With disinformation ramping up online, I find it comforting to spend time in countries that haven’t (yet) been overwhelmed with bot-fueled globalized thought manipulation. One night in May, I was on the Greek island of Ikaria, famous for the remarkable health and longevity of its residents. An election was coming up, and a meeting had been called in the village of Evdilos; chairs were set out under the trees near the wharf, and what appeared to be the entire population of the village gathered at twilight to sit and listen to the candidates. Here, politics was still a face-to-face business that didn’t rely on sound bites and social media. In its own small way, it was breathtaking.
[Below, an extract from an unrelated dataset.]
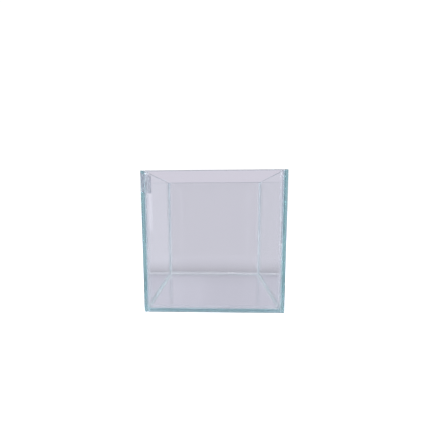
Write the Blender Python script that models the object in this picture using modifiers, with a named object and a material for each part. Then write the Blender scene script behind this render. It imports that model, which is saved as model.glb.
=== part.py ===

It’s easy to feel helpless in the face of globalization and mass disinformation. But standing at the back of that crowd on Ikaria, I was reminded that we still live in human communities. It is our nature to talk among ourselves, sharing information, weighing facts, exploring ideas, arguing, attempting to winkle out the truth of a subject. We do it with friends and family at home and, if we’re lucky, with those we meet during our journeys.
“The antidote to misinformation is exchange: to send truth-tellers around the world,” said former U.S. ambassador Jeffrey Bleich. “Truth-tellers—mathematicians, scientists, musicians—return from places and can tell people objectively what they saw and experienced and learned, and restore critical and analytical minds.”
Being a truth-teller is important work, and every traveler can do it. When we have the good fortune to spend time talking with people of other cultures, we bring home fresh perspective not only on their culture but our own.
“Travel,” says globetrotting author
Rick Steves
, “challenges truths we were raised thinking were self-evident and God-given.” And that’s a wonderful thing. Because it shows we don’t have to live in a “post-truth” world, as some in the media would have us believe. Yes, there are plenty of people around who are careless, callous, and conniving with the truth. But there are still millions of us who persist in caring about the nature of reality, verifiable facts, and the precise shape of our world. And that’s truth worth knowing.